Tomorrow and over the weekend we are invited to parties with kiddie pools and bounce houses. The bounce house is out. We're going to try putting one of those disposable non-latex gloves on his hand with it taped up with duct tape or some other waterproof tape so that he can get in the kiddie pool. E thought of that brilliant idea and the doctor approved it. So, if anything goes wrong I can blame both of them. Not. Really. Guilt seems to travel.
It's been a challenge keeping him from his usual high energy physical activities. Last night he was doing circuits around our large square leather ottoman. It was as if his body couldn't take the inactivity and just had to move...even if it was running in circles. Today there was one dive/fall into a bed of leaves and dirt, but the dirt didn't make it down through the wrapped bandage into the wound. Thank GOD! I took him out of school for the week, because he wouldn't be able to do anything while there. We stopped by yesterday to visit so that he could say hi to his teachers and friends and show off his bandaged battle wound.

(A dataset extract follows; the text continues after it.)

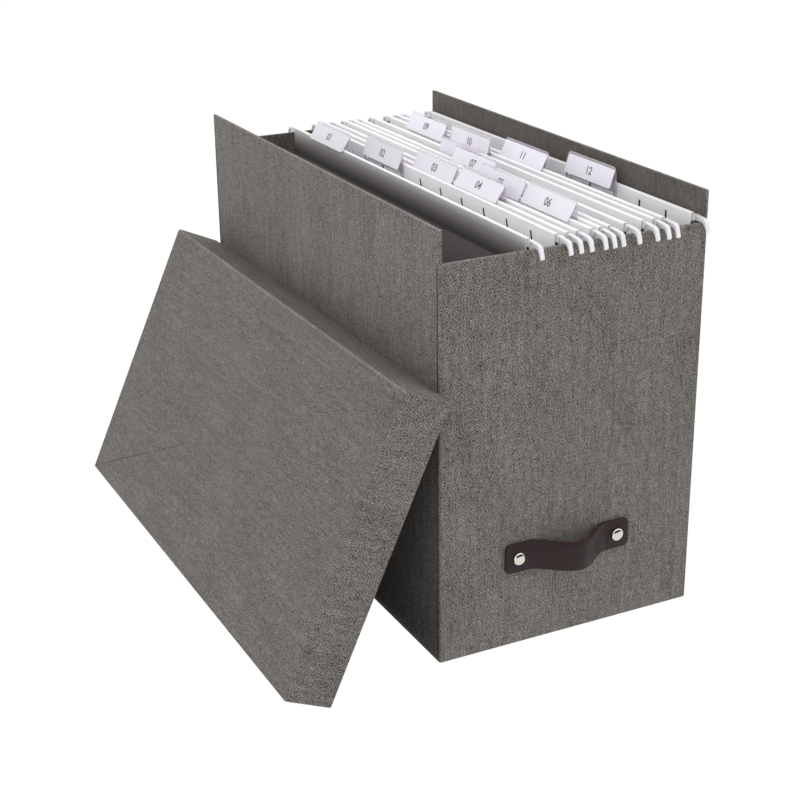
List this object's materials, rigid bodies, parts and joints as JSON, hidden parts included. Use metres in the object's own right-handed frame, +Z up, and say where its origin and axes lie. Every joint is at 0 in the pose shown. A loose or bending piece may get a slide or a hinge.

I feel blessed that he didn't cut an artery or tendon. We are very lucky with that. Both E and I are worn out and keeping our fingers crossed that the next ER type visit will be a long time from now. BOY's on the mend. He's already moved on. It's taking me longer to let go of it all..my body still remembering his electrifying screams. The resiliency of children is truly remarkable. The resiliency of parents? Now, that is still up for grabs...
Note: I wanted to thank all of you for your lovely and kind comments and caring for my BOY.